The exercise: Locate every line in the material below that has the word "parts". Copy each of those lines.

Supplied data:
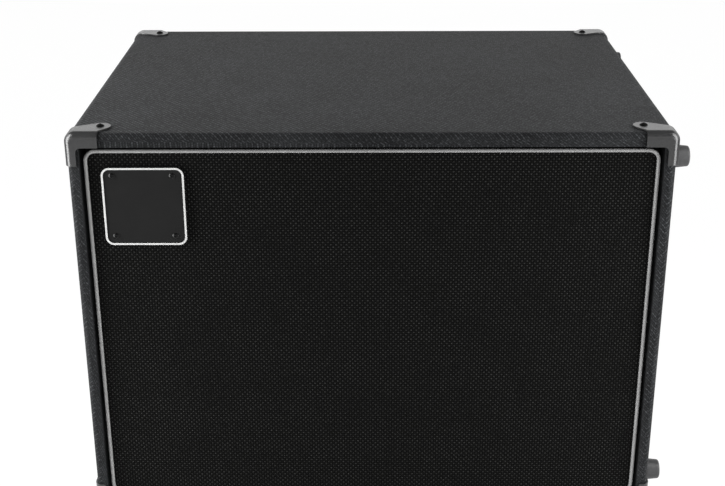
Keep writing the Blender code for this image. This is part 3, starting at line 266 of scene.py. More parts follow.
# %% Finishes
class Finish(Nodes):
    """One material in the making, around its Principled shader."""

    def __init__(self, name, constants):
        self.material = bpy.data.materials.new(name)
        self.material.use_nodes = True
        super().__init__(self.material.node_tree)
        self.shader = self.tree.nodes["Principled BSDF"]
        self.set(constants)

    def set(self, values):
        """Feed sockets of the Principled shader by name, and give the material."""
        for name, value in values.items():
            self.feed(self.shader.inputs[name], value)
        return self.material

    def surface(self, source="Object"):
        """The surface's own x, y and z, in metres, and the vector that they come from."""
        vector = self.node("ShaderNodeTexCoord", output=source)
        return vector, self.split(vector)

    def join(self, x, y):
        """The vector of an x and a y."""
        return self.node("ShaderNodeCombineXYZ", sockets=(x, y))

    def cloud(self, vector, size, detail, stretch=None):
        """Noise about 0.5 whose lumps are about size metres across, or stretched by a vector."""
        if stretch:
            settings = {"operation": "MULTIPLY"}
            vector = self.node("ShaderNodeVectorMath", settings, (vector, stretch))
        sockets = {"Vector": vector, "Scale": 1 / size, "Detail": detail}
        return self.node("ShaderNodeTexNoise", sockets=sockets)

    def relief(self, height, depth, strength):
        """A Bump node: heights from 0 to 1 stand for depths in metres."""
        sockets = {"Height": height, "Distance": depth, "Strength": strength}
        return self.node("ShaderNodeBump", sockets=sockets)


# %% [markdown]
# ## Studio, the walls
#
# The photograph has a plain white ground and soft light. To the camera and in reflections the
# world is a white wall that dims towards the ceiling. As a lamp it is dimmer, so that the white
# ground doesn't add light to the cabinet.

# %% World
WORLD_LIGHT = 0.45
WALL_TOP, WALL_FADE, CEILING = 0.36, 0.2, 0.2

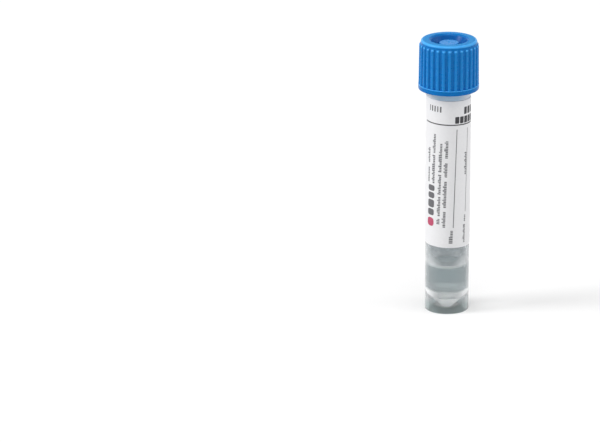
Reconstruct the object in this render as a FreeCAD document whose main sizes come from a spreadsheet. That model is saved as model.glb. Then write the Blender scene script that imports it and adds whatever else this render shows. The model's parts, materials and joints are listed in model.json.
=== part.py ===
"""Specimen swab tube: a skirted tube with a conical bottom, its screw cap, its label
and the transport medium inside.

Millimetres, +Z up, origin at the centre of the skirt's lower rim. The label's face
looks towards -Y. The cap is shown screwed home, with the tube's rim against its top.
"""
import FreeCAD, Part
import math
import os

import Sketcher

DRIVING_SIZES = [
    # tube
    ("tube_radius", 6.25, "outside radius of barrel and skirt"),
    ("shoulder_height", 65.7, "barrel ends and the neck begins"),
    ("neck_radius", 5.85, "outside radius of the neck"),
    ("mouth_height", 78.2, "top of the tube's rim"),
    ("bore_radius", 5.15, "inside radius of the bore"),
    ("cone_height", 5.9, "height of the bore's lower end"),
    ("cone_slope", 45, "cone wall against the tube's axis, degrees"),
    ("cone_tip_round", 1.2, "inside radius of the cone's tip"),
    ("cone_wall", 1.1, "wall of the cone"),
    ("skirt_wall", 1.1, "wall of the skirt at the floor"),
    ("shoulder_bevel", 0.35, "bevel of the shoulder"),
    ("rim_bevel", 0.25, "bevel of the tube's rim, inside and outside"),
    ("foot_bevel", 0.2, "bevel of the skirt's lower edge"),
    # thread on the neck, with its twin in the cap
    ("thread_start", 70.2, "middle of the first turn"),
    ("thread_pitch", 3.0, "rise of one turn"),
    ("thread_turns", 1.75, "turns on the neck"),
    ("thread_root_width", 1.5, "thread at the neck"),
    ("thread_crest_width", 0.7, "thread at its crest"),
    ("thread_crest_radius", 6.5, "outside radius of the neck's thread"),
    ("thread_bury", 0.2, "depth of the thread's root inside its wall"),
    ("thread_pass", 0.12, "radial room between the two threads' crests"),
    # screw cap
    ("cap_height", 14.4, "cap from its lower rim to its top"),
    ("top_plate", 1.8, "thickness of the cap's top ring"),
    ("cap_radius", 8.0, "wall between the ribs"),
    ("top_bevel", 0.4, "bevel of the top edge"),
    ("flange_radius", 8.6, "plain flange round the cap's lower rim"),
    ("flange_height", 1.45, "height of that flange"),
    ("flange_bevel", 0.25, "bevel of the flange's lower edge"),
    ("cap_bore_radius", 7.1, "inside radius of the cap's skirt"),
    ("rib_count", 30, "grip ribs"),
    ("rib_axis_radius", 8.02, "circle of the ribs' own axes, at the flange"),
    ("rib_radius", 0.52, "half of a rib's width"),
    ("rib_lean", 0.6, "lean of a rib towards the cap's axis, degrees"),
    ("rib_drop", 1.1, "top of a rib below the cap's top"),
    ("rib_slope", 45, "slope of a rib's top, falling outwards, degrees"),
    ("rib_root", 0.3, "foot of a rib buried in the flange"),
    ("plug_gap", 0.07, "radial room between plug and rim"),
    ("plug_wall", 0.8, "wall of the plug"),
    ("plug_reach", 3.7, "plug below the rim"),
    ("plug_bevel", 0.3, "lead-in at the plug's lower edge"),
    ("recess_radius", 5.6, "mouth of the top recess"),
    ("recess_lip", 0.43, "bevel round that mouth"),
    ("recess_taper", 1.6, "depth in which the recess narrows to the plug's bore"),
    ("recess_depth", 3.6, "floor of the recess below the cap's top"),
    ("floor_wall", 1.0, "wall under the recess"),
    ("boss_radius", 2.8, "outside radius of the boss over the socket"),
    ("boss_drop", 0.95, "boss's top below the cap's top"),
    ("boss_bevel", 0.25, "bevel round the boss's top"),
    ("gate_radius", 0.35, "moulding gate left on the boss"),
    ("gate_height", 0.15, "height of that gate mark"),
    ("socket_radius", 2.7, "outside radius of the socket under the cap"),
    ("socket_reach", 8.1, "socket's lower end below the rim"),
    ("socket_bore_radius", 1.35, "grip on the swab's shaft"),
    ("socket_mouth_radius", 2.1, "funnel at the socket's lower end"),
    ("socket_funnel", 2.6, "height of that funnel"),
    # label
    ("label_foot", 20.0, "lower edge, at the front"),
    ("label_height", 43.5, "height of the label"),
    ("label_thickness", 0.13, "paper, film and glue"),
    ("label_wrap", 345, "part of the turn that it covers, degrees"),
    ("label_skew", 1.2, "fall of the skewed label over one whole turn"),
    # transport medium
    ("medium_height", 12.9, "surface away from the wall"),
    ("meniscus_rise", 1.1, "surface at the wall above that"),
    ("meniscus_width", 1.8, "sloped edge of the surface"),
]

SHEET_NAME = "dims"


class Measure:
    """A size worked out from the sheet: its number, and the text that binds it."""

    def __init__(self, value, text):
        self.value = value
        self.text = text

    def join(self, sign, other, value):
        text = other.text if isinstance(other, Measure) else repr(other)
        return Measure(value, "(%s %s %s)" % (self.text, sign, text))

    def __add__(self, other):
        return self.join("+", other, self.value + number(other))

    def __sub__(self, other):
        return self.join("-", other, self.value - number(other))

    def __mul__(self, other):
        return self.join("*", other, self.value * number(other))

    def __truediv__(self, other):
        return self.join("/", other, self.value / number(other))


def number(item):
    return item.value if isinstance(item, Measure) else item


def sine(angle):
    return Measure(math.sin(math.radians(angle.value)), "sin(%s)" % angle.text)


def cosine(angle):
    return Measure(math.cos(math.radians(angle.value)), "cos(%s)" % angle.text)


class Sizes:
    """The driving sizes as attributes, each a Measure bound to its cell."""

    def __init__(self, doc):
        sheet = doc.addObject("Spreadsheet::Sheet", SHEET_NAME)
        for row, (alias, value, note) in enumerate(DRIVING_SIZES, start=1):
            sheet.set("A%d" % row, note)
            sheet.set("B%d" % row, str(value))
            sheet.setAlias("B%d" % row, alias)
        doc.recompute()
        for alias, _value, _note in DRIVING_SIZES:
            cell = float(sheet.get(alias))
            setattr(self, alias, Measure(cell, "%s.%s" % (SHEET_NAME, alias)))


# ---------------------------------------------------------------- sketching

def origin_item(body, role):
    return next(item for item in body.Origin.OriginFeatures if item.Role == role)


def new_sketch(body, name, role="XZ_Plane"):
    sketch = body.newObject("Sketcher::SketchObject", name)
    sketch.AttachmentSupport = [(origin_item(body, role), "")]
    sketch.MapMode = "FlatFace"
    return sketch


def bind(sketch, kind, *target):
    """Add one driving distance, its last item a Measure, and bind it to the sheet."""
    size = target[-1]
    index = sketch.addConstraint(Sketcher.Constraint(kind, *target[:-1], size.value))
    sketch.setExpression("Constraints[%d]" % index, size.text)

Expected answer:
Keep writing the Blender code for this image. This is part 3, starting at line 266 of scene.py. More parts follow.
Reconstruct the object in this render as a FreeCAD document whose main sizes come from a spreadsheet. That model is saved as model.glb. Then write the Blender scene script that imports it and adds whatever else this render shows. The model's parts, materials and joints are listed in model.json.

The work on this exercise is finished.